Yoodley is reader-supported. When you buy through links on our site, we may earn an affiliate commission.
It is no secret that Apple has been trying to become less reliant on China. However, there are reasons why this is a difficult move for Apple. According to The Wall Street Journal, one of the major reasons is the Chinese company Luxshare, which is about to hold more significant roles for iPhone production in the future.
Luxshare is now one of the most important manufacturers of Apple after shifting from the cables and connector business to earphones and camera modules to MacBooks and Apple Watch to iPhones and Vision Pro. Grace Wang or Wang Laichun, who started as a Foxconn production line worker and founded Luxshare, led the company to this success and to a secured position in Apple’s business.
Aside from handling even the iPhone 15 production, supply chain analyst Ming-Chi Kuo has revealed recently that the company is also set to take Apple’s “new product introduction” for iPhones. This means Apple would soon order Luxshare to turn its product designs and prototypes into manufacturing plans. While this role is currently owned by Foxconn in general, this responsibility (alongside its current deal to assemble the Vision Pro headset) would soon further fortify Luxshare’s importance to Apple.
These roles, nonetheless, aren’t the only ones that make it hard for Apple to move its manufacturing business away from China. According to WSJ, it is the expertise of the workforce the country has.
“It really is what some people call the ecosystem of companies in China,” WSJ Tokyo bureau chief Peter Landers Peter Landers explained. “It’s not just Luxshare or Foxconn, but all the suppliers to them, the people who know how to make an iPhone. It’s a huge challenge to make these products.”
Moreover, given the number of Apple products Luxshare is handling and is about to take in the future, the company has become an extremely valuable manufacturer for Apple to give up.
“Luxshare also assembles the AirPods, this tiny little piece of electronics that you put in your ear has hundreds of parts,” Landers added. “It’s a very delicate process and it’s not just brute force or having hundreds of thousands of workers at peak times, although they do have that. It’s also the experts on the assembly line who know how to make a high-quality product that doesn’t cost all that much when you consider the amount of technology that’s packed into it. And so, recreating that ecosystem in another country, whether it be Vietnam or India, is not easy.”

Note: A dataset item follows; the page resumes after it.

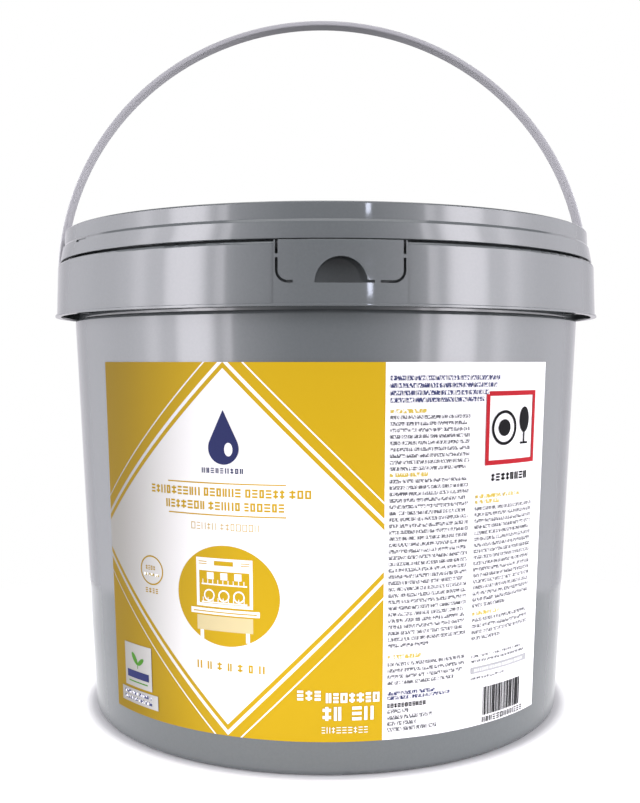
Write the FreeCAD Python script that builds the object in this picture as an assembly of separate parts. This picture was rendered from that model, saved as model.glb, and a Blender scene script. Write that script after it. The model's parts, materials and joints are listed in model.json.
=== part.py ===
import FreeCAD, Part
import math
import os

# A round plastic tub for dishwasher tablets: bucket, snap lid, bail, label and load.
# Lengths are millimetres. The origin is the middle of the base, +Z is up, -Y is the front,
# and the bail turns about a line along X.

# Bucket wall, measured on its outside
base_radius = 97.9
wall_slope = 0.0459
wall_thickness = 1.5
bucket_height = 192.0

# Base
floor_lift = 2.4
floor_thickness = 1.8
foot_ring_width = 4.0
foot_round = 2.2
floor_round = 2.2

# Bead round the rim, under which the lid snaps
rim_bead_drop = 3.8
rim_bead_height = 2.3
rim_bead_reach = 2.0
rim_bead_round = 0.7
rim_round = 0.6

# Ledge and the skirt that hangs from it
ledge_drop = 11.3
ledge_thickness = 1.5
ledge_reach = 7.2
skirt_height = 21.0
skirt_spread = 0.7
skirt_thickness = 1.6
skirt_round = 1.3
skirt_lip_reach = 0.6
skirt_lip_height = 0.9
skirt_lip_round = 0.3

# Neck above the round shoulder of the wall
shoulder_drop = 0.7
shoulder_step = 1.6
shoulder_round = 1.4
shoulder_wall_overlap = 0.4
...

Apparently, this all sounds unfavorable for Apple in the long run, especially in these current times when the US and China are still experiencing political friction. And with the Chinese government pushing local device and tech patronage among its people, Apple might encounter issues if it chooses to continuously entrust the majority of its device manufacturing business to the Asian country. As mentioned above, however, moving away from China is a huge challenge, making Apple’s fate greatly reliant on the hands of political forces.